For Python 3 UDF specifications, see Python 3 UDFs.

Python 2 UDF

#coding:utf-8
from odps.udf import annotate


@annotate("string,bigint->string")
class GetUrlChar(object):

    def evaluate(self, url, n):
        if n == 0:
            return ""
        try:
            index = url.find(".htm")
            if index < 0:
                return ""
            a = url[:index]
            index = a.rfind("/")
            b = a[index + 1:]
            c = b.split("-")
            if len(c) < n:
                return ""
            return c[-n]
        except Exception:
            return "Internal error"

If the code contains Chinese characters, add an encoding declaration at the top of the file — either #coding:utf-8 or # -*- coding: utf-8 -*-. Both formats are equivalent.

For Python 2 UDF specifications, see Python 2 UDFs.

Step 2: Upload and register the UDF

After writing and testing the UDF code, upload it to MaxCompute as a resource and register it under the name UDF_GET_URL_CHAR.

Step 3: Call the UDF

Call UDF_GET_URL_CHAR with a SQL SELECT statement. If you registered a Python 3 UDF, prepend set odps.sql.python.version=cp37; to your query.

Example 1: URL with no .htm path

set odps.sql.python.version=cp37; -- Required only for Python 3 UDFs.
SELECT UDF_GET_URL_CHAR("http://www.taobao.com", 1);

Result:

+-----+
| _c0 |
+-----+
|     |
+-----+

The URL http://www.taobao.com contains no .htm, so the function returns an empty string.

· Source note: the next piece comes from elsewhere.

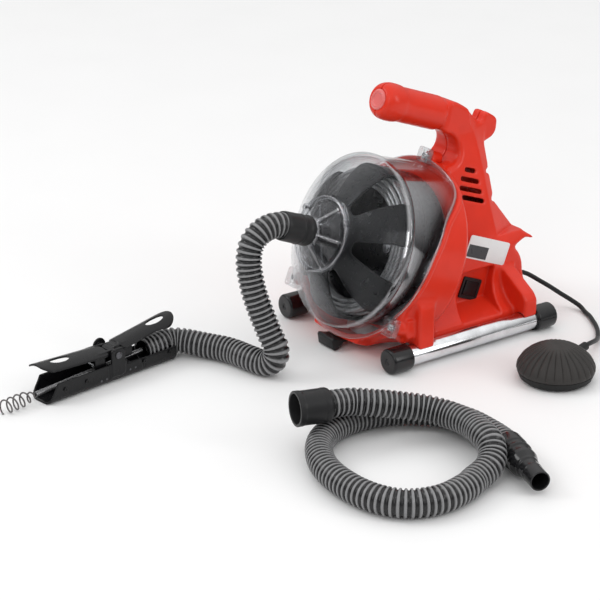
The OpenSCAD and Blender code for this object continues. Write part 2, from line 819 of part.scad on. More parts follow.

Example 2: URL with a single-segment path

SELECT UDF_GET_URL_CHAR("http://www.taobao.com/a.htm", 1);

Result:

+-----+
| _c0 |
+-----+
| a   |
+-----+

The segment before .htm is a. Splitting by hyphen yields one element; n=1 from the right returns a.

Example 3: URL with a multi-segment path

SELECT UDF_GET_URL_CHAR("http://www.taobao.com/a-b-c-d.htm", 3);

Result:

+-----+
| _c0 |
+-----+
| b   |
+-----+

The segment a-b-c-d splits into ["a", "b", "c", "d"]. Counting from the right, position 3 is b.